Помирились мы с ним. Так, простил я ему все. В общем-то, ведь он был хороший человек. Он был как ребенок, а в каждом ребенке может проскользнуть что-то… ну, я бы даже не сказал – гадкое, но какое-то непонимание, что ли, черт его знает. Увлечется чем-нибудь и уже ничего кругом не видит. Вот так увлекся он судом чести и думал: большое партийное мероприятие. Это же суд чести, а не суд. Он же выносит чисто моральный приговор, а не какой-то другой.

Для нас с Лелей этот период был в какой-то мере переломным. До этого суда чести у нас бывало много народу. Всегда толпились приятели, товарищи, друзья по работе, сверстники мои и ее. А потом как-то охладились отношения. Не могли мы простить этих опущенных глаз, того, что люди пробегали мимо того, что никто-никто в эти страшные дни суда чести, почти никто, я бы сказал, не отважился поддержать нас по-настоящему.

И как это ни странно, с Пудовкиным отношения сохранились. Я даже помогал ему в сценарии каком-то. Встречались мы иногда, всегда очень мило, очень хорошо. На него как-то не сердились мы. А с другими хуже. Стали мы более одинокими. С каждым годом все больше, больше, больше… Одиночество стало окружать нас.

Как показывали «Ленин в Октябре» в 40-х годах

Случилось это после войны, года через три или через четыре, в канун ленинских дней. Был я тогда с Большаковым в ссоре, не помню уж почему. Ну и вот, в канун ленинских дней – мне звонок. Час ночи.

– Михаил Ильич, так вот, приезжайте сейчас в Комитет. Очень важное дело.

Я говорю:

– Как сейчас? У меня машины нет.

– Мы уже за вами выслали.

Ну, думаю, раз «Михаил Ильич» – значит, наверное, все в порядке, что-нибудь хорошее, потому что, когда плохо, он меня «товарищ Ромм» называл. Поехал.

Приезжаю в знаменитый Гнездниковский переулок. Поднимаюсь. Из просмотрового зала – знакомые голоса. Что такое? Крутят «Ленин в Октябре». В чем дело?

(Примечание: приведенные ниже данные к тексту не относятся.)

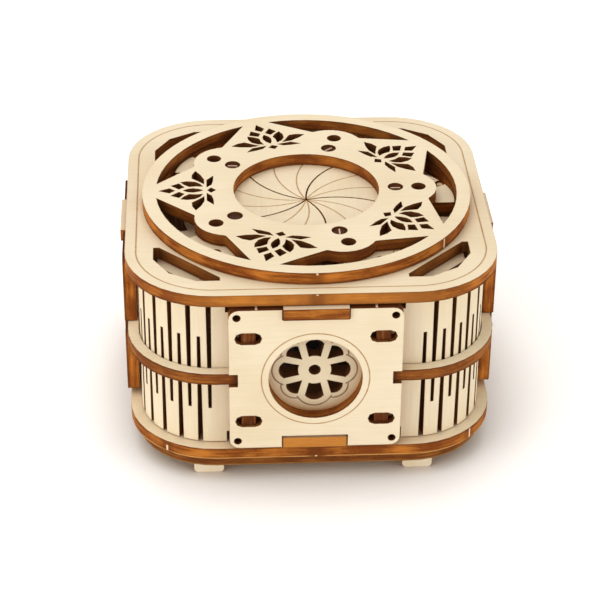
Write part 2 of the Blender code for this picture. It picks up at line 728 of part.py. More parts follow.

Кузаков смотрит.

– Вы пройдите к Ивану Григорьевичу, он вас ждет.

Прохожу к Большакову. Тот возбужден, в радостном настроении, шагает по кабинету красный, как помидор.

– Вот, знаете, товарищ Ромм, опять, значит, кино у нас выходит на хорошее место. Придется завтра приехать. Тут вот Храпченко Михаил Борисыч был, звонил, значит, товарищу Сталину, – «товарищ Сталин» он всегда произносил в пониженном тоне. – Докладывал, значит, программу завтрашнего концерта. А товарищ Сталин ему говорит: «Что ж, опять Маяковский, опять „Пламя Парижа“, а поближе к ленинской тематике, а? Ничего нет?» – «Нет…» Ну, значит, опять придется кино. Значит, одно отделение концерта заменить кино. Вот, вот, подумайте, какую-нибудь картину ленинскую, значит, из ваших. Значит, «Ленин в Октябре» сократить до сорока минут.

Я говорю:

– Иван Григорьевич, «Ленин в Октябре» никак сократить невозможно. Просто немыслимо. Там нет такого эпизода. Вот, пожалуй, «Ленин в 1918 году», ежели покушение взять, части две начала, ну и финал, так вроде получится четыре части на сорок минут.

– Ну, ваше дело. Тут, знаете, что забавно? Товарищ Сталин его, Храпченко, спрашивает, значит: «А вы знаете, кто поставил „Ленин в Октябре“?» А Храпченко мне потом рассказывает: «А я и забыл. Ну, брякнул „Ромм“, думаю, а вдруг не Ромм? Что же делать? Нет, оказалось, верно, Ромм. Вот так».

Ну, я за ночь сократил «Ленин в 1918 году», вырезал четыре части. Только удивился: в начале моей фамилии нет, идет прямо так: вторые режиссеры Васильев и Аронов. Что такое? А куда вообще девалось все остальное? А потом вспомнил: я-то стоял вместе с Каплером в одной надписи. Каплера вырезали и меня вырезали.

Я говорю Большакову:

– Меня там нет.

– Как, нет?

– Вот да, так вот, вырезано.

– Хм. А? Вырезано? Ну это мы быстро, сейчас на хронику позвоню, они в момент, на какой-нибудь бумаге снимут и вставят.

Ну, утром сделали на сорок минут, закончили все это дело. Велели мне к двенадцати приходить в Большой театр, там, значит, просмотр.

В Большой театр прихожу, там уже собираются певцы, прокашливаются, балетные, какие-то чтецы, собирается оркестр. А в большой главной правой ложе, где будет сидеть Сталин и все окружение, сидят незнакомый какой-то полковник или генерал, Храпченко, Большаков.

Оказалось, генерал-то – это Власик, начальник охраны Сталина.